There can be another interpretation of the poem. Presumably the captor after the initial praising of the fish must have found some connection with it. The captor either because of the tremendous respect that he has for the fish or because he could she similarity between the fish and himself, where both are stuck in the world and has been surviving in spite of all pain and changes. The perceptible attitude of the captor toward the beginning experiences a gradual change during the poem. The captor eventually feels for the fish, from respect it moves to a sense of empathy; perhaps this influences his decision to let the fish go. Perhaps the captor too has been through hardships and now waits to be free just like the fish.
Tone of the poem: The tone of the poem though superficially changes in the course of the poem but the core theme remains unchanged. The beginning of the poem is marked by the captor’s appreciation of the fish, and it ends with the captor releasing the fish for some untold reason. The reader is left to decide why he let the fish go. The poem has remarkable aspect where the poet magnifies onto the smallest of the features of the fish both physical as well as this not visible to a regular person who lacks the poetic feelings.

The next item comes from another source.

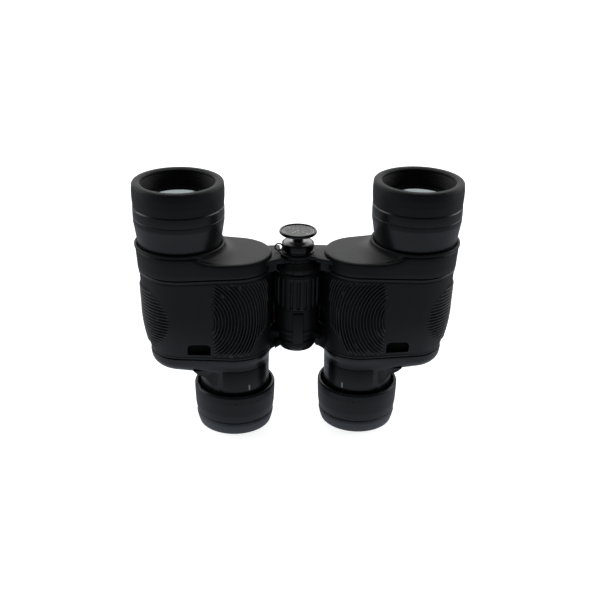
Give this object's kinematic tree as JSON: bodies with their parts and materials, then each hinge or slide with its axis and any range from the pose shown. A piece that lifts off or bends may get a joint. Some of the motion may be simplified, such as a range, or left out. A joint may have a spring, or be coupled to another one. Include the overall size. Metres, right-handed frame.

Conclusion: One of the principal attribute of this poem is the various components that it has. The spilling of the oil and the rainbow colour that the water holds to the ripped and battered condition of the fish reminds one of the ecosystem; the polluted water and its adverse effect on the water ecosystem. On the other hand the entire poem can be read as the captor meeting another self in another species who, may be, just like the captor has been through a lot; hence the captor feels his pain and lets him go. The poem is carries the traces of Bishop’s poetic excellence.